**WHAT YOU HAVE TO DO**
Take every line from the material that has the word "rigid" in it.

**RECORDS FOR THE EXERCISE**
━━━━━━━━━━━━━━━━

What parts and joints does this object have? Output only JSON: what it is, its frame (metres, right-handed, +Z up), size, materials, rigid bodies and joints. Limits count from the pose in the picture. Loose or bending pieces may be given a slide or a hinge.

━━━━━━━━━━━━━━━━

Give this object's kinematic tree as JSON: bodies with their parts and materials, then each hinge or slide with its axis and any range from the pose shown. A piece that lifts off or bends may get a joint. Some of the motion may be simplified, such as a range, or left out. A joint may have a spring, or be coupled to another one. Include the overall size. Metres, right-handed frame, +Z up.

━━━━━━━━━━━━━━━━

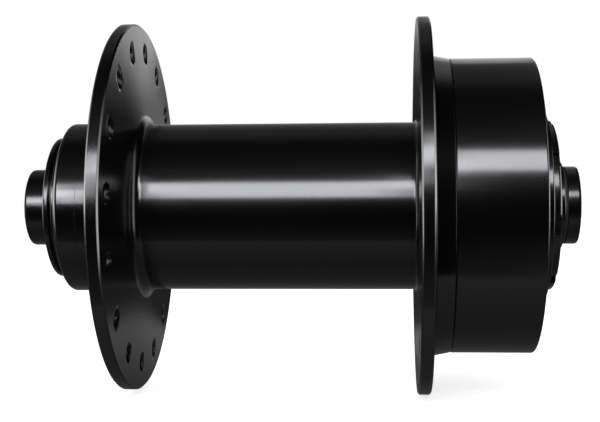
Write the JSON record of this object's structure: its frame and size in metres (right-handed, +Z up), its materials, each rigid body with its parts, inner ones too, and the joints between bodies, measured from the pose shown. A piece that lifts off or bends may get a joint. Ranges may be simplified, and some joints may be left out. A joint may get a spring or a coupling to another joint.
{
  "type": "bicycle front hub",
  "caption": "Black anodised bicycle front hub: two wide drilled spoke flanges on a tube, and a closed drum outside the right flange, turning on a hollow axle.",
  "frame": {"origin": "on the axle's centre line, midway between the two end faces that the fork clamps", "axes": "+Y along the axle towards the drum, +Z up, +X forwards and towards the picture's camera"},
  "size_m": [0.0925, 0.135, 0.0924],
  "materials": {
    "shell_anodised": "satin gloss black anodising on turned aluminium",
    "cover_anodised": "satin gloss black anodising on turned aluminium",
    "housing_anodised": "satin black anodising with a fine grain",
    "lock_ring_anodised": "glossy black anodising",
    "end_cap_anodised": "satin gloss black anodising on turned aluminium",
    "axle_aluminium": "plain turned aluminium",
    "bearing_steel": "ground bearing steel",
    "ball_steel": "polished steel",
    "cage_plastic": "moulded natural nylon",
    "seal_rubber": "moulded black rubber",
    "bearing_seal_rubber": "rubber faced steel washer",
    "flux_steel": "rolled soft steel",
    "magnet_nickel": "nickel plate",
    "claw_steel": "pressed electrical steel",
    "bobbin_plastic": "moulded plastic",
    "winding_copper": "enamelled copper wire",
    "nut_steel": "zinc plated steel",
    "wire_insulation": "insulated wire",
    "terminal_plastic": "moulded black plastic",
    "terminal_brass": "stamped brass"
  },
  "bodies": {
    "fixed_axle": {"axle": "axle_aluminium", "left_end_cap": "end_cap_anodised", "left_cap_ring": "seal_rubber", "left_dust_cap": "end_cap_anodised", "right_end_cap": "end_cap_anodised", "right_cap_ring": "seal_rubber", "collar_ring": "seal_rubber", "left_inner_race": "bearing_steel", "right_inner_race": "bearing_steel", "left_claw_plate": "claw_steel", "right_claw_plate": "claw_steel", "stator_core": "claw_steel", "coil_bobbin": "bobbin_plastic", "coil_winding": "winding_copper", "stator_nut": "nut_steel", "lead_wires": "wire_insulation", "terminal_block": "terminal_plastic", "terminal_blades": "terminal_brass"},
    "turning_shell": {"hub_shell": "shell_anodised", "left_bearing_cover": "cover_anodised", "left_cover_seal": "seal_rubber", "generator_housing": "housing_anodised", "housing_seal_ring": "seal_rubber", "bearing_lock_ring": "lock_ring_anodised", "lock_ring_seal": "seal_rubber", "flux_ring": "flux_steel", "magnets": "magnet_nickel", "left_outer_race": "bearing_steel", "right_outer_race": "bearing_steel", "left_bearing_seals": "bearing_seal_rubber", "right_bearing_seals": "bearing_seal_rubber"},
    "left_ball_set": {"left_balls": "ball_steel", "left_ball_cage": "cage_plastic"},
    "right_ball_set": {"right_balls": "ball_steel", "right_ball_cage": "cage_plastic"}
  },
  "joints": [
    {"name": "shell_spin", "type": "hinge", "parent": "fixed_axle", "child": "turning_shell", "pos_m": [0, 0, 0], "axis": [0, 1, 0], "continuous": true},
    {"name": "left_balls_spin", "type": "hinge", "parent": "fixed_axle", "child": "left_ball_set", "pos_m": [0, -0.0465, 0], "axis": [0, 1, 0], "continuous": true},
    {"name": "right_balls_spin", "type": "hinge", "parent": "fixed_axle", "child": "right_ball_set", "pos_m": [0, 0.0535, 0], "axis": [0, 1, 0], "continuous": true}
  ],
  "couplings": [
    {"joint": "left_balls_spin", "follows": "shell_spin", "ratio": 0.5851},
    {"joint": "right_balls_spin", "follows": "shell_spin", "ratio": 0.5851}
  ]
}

━━━━━━━━━━━━━━━━

**RESULT OF THIS TASK**
What parts and joints does this object have? Output only JSON: what it is, its frame (metres, right-handed, +Z up), size, materials, rigid bodies and joints. Limits count from the pose in the picture. Loose or bending pieces may be given a slide or a hinge.
Write the JSON record of this object's structure: its frame and size in metres (right-handed, +Z up), its materials, each rigid body with its parts, inner ones too, and the joints between bodies, measured from the pose shown. A piece that lifts off or bends may get a joint. Ranges may be simplified, and some joints may be left out. A joint may get a spring or a coupling to another joint.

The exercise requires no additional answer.